許昭聞迅速地走到祝予秋身邊,握住祝予秋的手腕,靈力探入。
在手鐲的保護下,祝予秋的傷并沒有達到太夸張的地步,不過還是需要一段時間的調養,估計得在床上躺個十天半個月加藥湯洗禮了。
確認祝予秋的身體狀況以后,許昭聞起身看向不遠處漫氧羊的骨灰。
這個不屈的男人,為自己的族人戰斗到了最后一刻……可敬而又可悲。
他可敬,在于他的意志……他可悲,在于氧羊族的弱小。
“陸櫻,雖然師父贊同你學習煉器……但要記住,有實力,才不會落到任人宰割的地步……”許昭聞起身,看向走來的陸櫻。

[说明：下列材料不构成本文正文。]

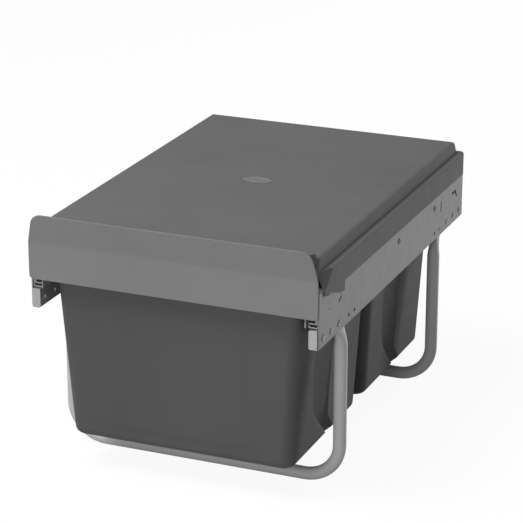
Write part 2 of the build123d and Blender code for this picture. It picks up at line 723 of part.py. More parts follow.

后者的正在思索,漫氧羊看似在為吸氧羊爭取存活的機會……但實際上……這一切都基于許昭聞給機會,并且信守承諾這兩點……有實力才能掌控一切。
“當然,對于我認真時許下的承諾,我都打算完成,不過在此之前……”許昭聞拿出了一個藍玉制成的骨灰盒。
是的,他的儲物戒指里甚至有骨灰盒這種物件,他帶這玩意兒本來是用來懟人的……自行想象。
他讓陸櫻把祝予秋帶回屋里清洗一下她的身體,然后他將漫氧羊的骨灰裝入盒中,至少,讓這個男人體面的離開。
他走到森林邊上,木籠中,吸氧羊眼神中充滿悲傷與憤怒,但他想起族長曾說過的話:當我離去的時候…你不可以悲傷地落淚,而要挺起胸膛,擔上九代目的責任。
“把你的族長帶回他出生的地方吧。”許昭聞靈力一動,周圍的木頭瞬間破碎。
他把骨灰盒綁在吸氧羊身上,但它沒有離開,而是在原地瞪著許昭聞。
許昭聞見狀,直接轉身就走,“這是你們族長為你爭取的機會,但是,也是我的仁慈,不要浪費自己的生命,那是愚蠢的做法。”
他停了一下,“畢竟我本來就不守序,也不善良嘛。”
許昭聞對外人來說從來都不是心慈手軟的人,但是對于自己人來說則截然不同。
……
許昭聞回到屋里時,祝予秋正躺在床上,陸櫻坐在一旁等待。
見許昭聞回來,陸櫻趕忙問到:“師父,予秋妹妹的狀況怎么樣?”
“還好,如果嚴重的話,我就不會站在這里這么鎮定了。”許昭聞道,隨后在心里補充了一句:那些搞醫藥搞煉丹的宗門肯定會感謝我,幫他們解決產品滯銷的問題。
某些宗門:MD,就是這混蛋,無論他什么時候來,要什么東西,都跟他說有!大不了煉,別給他搞事情的機會!
許昭聞搬了個椅子坐在床邊,昏迷的祝予秋眉頭緊皺,想必身體上還是很痛苦。
他輕輕為祝予秋把脈,同時釋放出一絲又一絲靈力溫養祝予秋的身體。
這也是他無數不多用來治療的手法。
對于祝予秋的表現,許昭聞雖有疑惑,但不多,一個修行了二十多年就能把修行百年的他按在地上錘的人……擔得起天賦異稟四字。
況且,他也見過祝予秋納氣境第二重吊打納氣境第八重……修行的功法高低,對于同境界的戰斗基本上起決定性作用,而陸櫻修行的功法極其高明如果能悟出點什么,跨境戰斗并非不可能。
只是她施展的運脈之法很是高明,連他也是第一次見,就有點離譜了。
畢竟他重生前問祝予秋曾經是否被傳過修行之法,祝予秋一直是否定回答。
難道,被騙了?許昭聞只能想到這個可能……畢竟徒弟跟著重生這種可能太離譜了。
經過許久的靈力溫養,祝予秋的眉頭終于舒展開來,只是人還沒有蘇醒的跡象。